I came across this book by Schrage and really enjoyed it. Simulations playing a big role in NASA or ISRO was known case. But every great company uses it was eye opening and this kind of connects to digital and model based systems engineering.
This book is about innovating in **established organization**. The book, however, does bring some values to startups by pointing out that "it is the kind of 'shared space' that enhances collaboration, which is a core of innovation"
The other interesting aspect of this work highlights the idea that if the models do not cause controversy, the models are not looking at the right set of assumptions. In other words, models that are not challenged are not exploring the right part of the space, and as such are useless before they provide any kinds of results. This reminds me of other research that suggests that good experimental design yields experiments that “fail” about half the time. Experiments after experiment that prove something we already know are not terribly useful and suggest that the limits of the system in question have not been tested.

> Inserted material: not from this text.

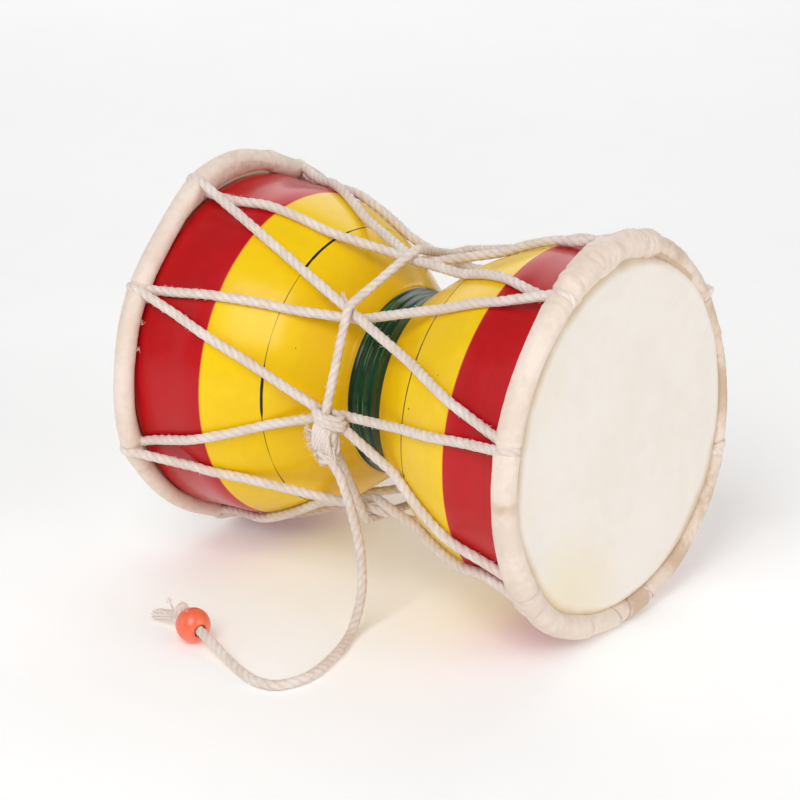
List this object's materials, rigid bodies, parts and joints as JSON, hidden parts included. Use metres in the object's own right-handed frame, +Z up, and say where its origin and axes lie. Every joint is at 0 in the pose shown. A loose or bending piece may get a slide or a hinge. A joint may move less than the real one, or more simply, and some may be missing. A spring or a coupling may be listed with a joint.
{
  "type": "damaru drum",
  "caption": "Hourglass hand drum with a hide on each end, rope lacing drawn in at the waist, and a bead striker on a loose cord.",
  "frame": {"origin": "on the surface that the drum lies on, under the middle of its own box, without the loose striker cord, its bead and its end knot", "axes": "+X along the drum's axis towards the near head, +Z up, and the striker lies on the -Y side"},
  "size_m": [0.1607, 0.1677, 0.1285],
  "materials": {
    "lacquered_wood": "turned wood in glossy lacquer, with red, yellow and green bands and thin black scribed lines",
    "hide": "pale scraped hide, matt",
    "hide_roll": "pale wrinkled hide wound round a ring, matt",
    "cotton": "undyed laid cotton cord",
    "bead_plastic": "glossy orange"
  },
  "bodies": {
    "root": {"drum_shell": "lacquered_wood", "head_hide_near": "hide", "head_hide_far": "hide", "rim_roll_near": "hide_roll", "rim_roll_far": "hide_roll", "lacing_cord": "cotton", "waist_tie": "cotton", "striker_cord": "cotton", "striker_bead": "bead_plastic", "striker_end_knot": "cotton"}
  },
  "joints": []
}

The main points of the book are summarized in the User's Guide chapter: 1. Who benefits? The corollary to this question is, who stands to lose? Identifying the people/organizations who stand to benefit from a given prototype creates a context for the prototype. 2. Decide what the main benefits should be and measure them. Rigorously. Models and prototypes that are not built for a purpose can become beasts that exist simply because someone created them. A model or prototype is built for a reason. Anything beyond that should be a new development project. 3. Fail early and often. As always, mistakes made early in any development are cheaper to fix than those made later. Failures are also useful to help find the limits of the system being modeled, as mentioned above. 4. Manage a diversified prototype portfolio. It's best to have several types of prototypes, which are managed and used to explicit ends. 5. Commit to a migration path. Honor that commitment. 6. A prototype should be an invitation to play. The sign of a good model is that people play with it. The sign of a great model is that it plays people. 7. Create markets around the prototypes. To manage the work, there needs to be a system to encourage people to play with the models and make changes. Restrictive market rules will discourage play, but unrestricted access may encourage noodling for no reason. 8. Encourage role-playing. The central theme of the book: models are meant for playing, testing ideas, creating conversations, and simply working out problems that can't be solved without some representation (physical or electronic). 9. Determine the points of diminishing returns. How many models is enough? Is the limit on models only specified by time, or is it also the number of models run? The perceived benefit to the customers? 10. Record and review, relentlessly and rigorously. The models and prototypes create conversations. Improvements happen from model to model. This information needs to be recorded to do the best job of managing the work around the models.
The book also warns that modelers need to be aware of who else gets to play with the model, and who else gets input to the model. Schrage's view is certainly slanted toward getting input from as many stakeholders as possible, as early as possible.
Some useful insights but goes all over the place and mixes prototyping and simulation. The chapter on metrics seems to undermine the whole concept of serious play. Rather outdated now, of course, and the examples didn't all stand the test of time.